Lifestyle changes have squeezed pets out of British households, a new report by market analysts Mintel claims.
Dog ownership has fallen to just 19.8% of households
It suggests people increasingly favour "lower maintenance" animals which are less time consuming to look after.
Only 48% of British homes own a bird, fish or other animal compared with 55% in 1999. And dog ownership fell by 26% between 1985 and 2004, said the report.
Mintel's findings were based on the British Market Research Bureau's study of 25,000 people.
Dog ownership has fallen to just 19.8% of households.
However, it seems that cats have fared well in the popularity stakes, with ownership - at 22% - virtually the same now as it was in 1985.
And the research, contained in a new report called Pet Food and Pet Care Retailing, suggests that pet fish have bucked the trend.
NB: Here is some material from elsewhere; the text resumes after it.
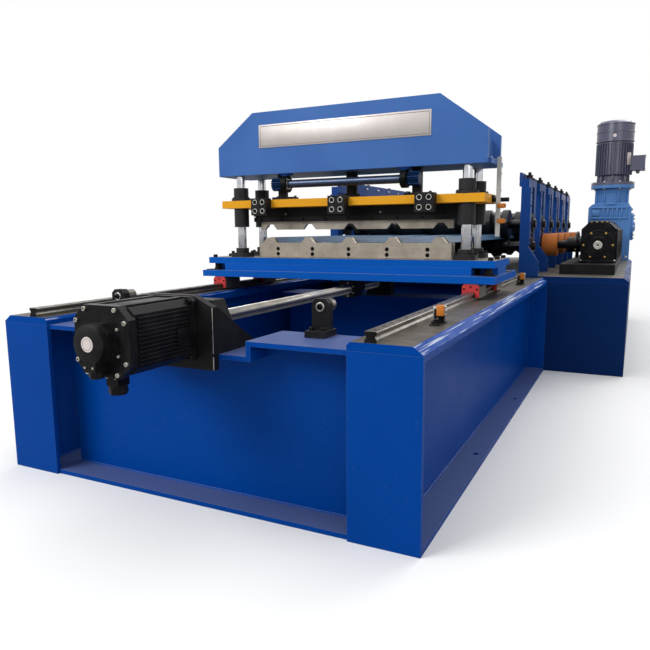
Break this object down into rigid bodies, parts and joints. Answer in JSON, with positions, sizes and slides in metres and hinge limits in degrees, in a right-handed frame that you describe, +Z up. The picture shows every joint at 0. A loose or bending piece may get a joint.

The report suggests that the increased number of single-person and two-earner households has left people with less time to care for pets, as they demand exercise and company.
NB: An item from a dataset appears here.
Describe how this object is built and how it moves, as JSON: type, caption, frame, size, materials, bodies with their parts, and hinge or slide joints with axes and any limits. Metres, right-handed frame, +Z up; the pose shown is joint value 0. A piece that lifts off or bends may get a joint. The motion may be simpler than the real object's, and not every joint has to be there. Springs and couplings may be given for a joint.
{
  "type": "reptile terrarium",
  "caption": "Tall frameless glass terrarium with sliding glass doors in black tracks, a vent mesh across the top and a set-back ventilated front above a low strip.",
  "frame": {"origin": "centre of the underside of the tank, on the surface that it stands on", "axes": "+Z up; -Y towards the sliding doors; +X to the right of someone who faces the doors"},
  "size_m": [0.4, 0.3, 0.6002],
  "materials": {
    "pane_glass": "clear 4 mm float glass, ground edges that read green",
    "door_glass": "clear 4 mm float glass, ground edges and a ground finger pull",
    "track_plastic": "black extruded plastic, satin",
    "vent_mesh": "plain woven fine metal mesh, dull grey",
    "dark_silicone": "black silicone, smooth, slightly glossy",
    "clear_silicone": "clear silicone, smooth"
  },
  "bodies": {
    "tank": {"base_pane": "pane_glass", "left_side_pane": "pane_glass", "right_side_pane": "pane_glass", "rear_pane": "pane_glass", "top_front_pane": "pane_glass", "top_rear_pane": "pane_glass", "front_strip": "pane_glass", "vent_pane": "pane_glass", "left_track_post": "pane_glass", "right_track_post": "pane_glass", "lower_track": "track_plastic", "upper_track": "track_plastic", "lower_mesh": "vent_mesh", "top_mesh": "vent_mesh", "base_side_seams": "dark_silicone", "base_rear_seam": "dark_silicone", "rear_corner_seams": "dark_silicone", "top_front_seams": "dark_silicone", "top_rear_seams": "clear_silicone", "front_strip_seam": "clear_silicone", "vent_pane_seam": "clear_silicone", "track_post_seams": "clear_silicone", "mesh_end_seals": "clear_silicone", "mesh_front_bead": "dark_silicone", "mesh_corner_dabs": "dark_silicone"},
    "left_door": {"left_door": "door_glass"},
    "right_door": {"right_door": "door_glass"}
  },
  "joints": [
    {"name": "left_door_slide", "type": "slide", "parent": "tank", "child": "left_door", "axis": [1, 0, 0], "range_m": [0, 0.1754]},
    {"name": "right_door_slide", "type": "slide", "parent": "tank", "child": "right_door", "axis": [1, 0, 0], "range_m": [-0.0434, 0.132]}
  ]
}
And, according to Mintel, the increasing popularity of computer games and television programmes amongst children as a major contributing factor in the decreasing demand for domestic animals.
"Children are now growing up in an age of electronic gadgetry with games consoles, computers, mobile phones and even virtual pets all demanding their attention," said Katy Child, senior retail analyst at Mintel.
Pet food growth
"Children's TV can also be viewed all day, every day, which could potentially leave little time for children to take care of a pet."
Fish enjoyed the biggest boost, with 16.5% of households owning them in 2004 compared to 13.5% in 1985.
Despite the decline in households which keep pets, the value of the pet food and pet care market is rising.
Pet food accounts for just over 50% of the total market.
Market analysts said the growth was due to owners' willingness to spend more on premium pet food.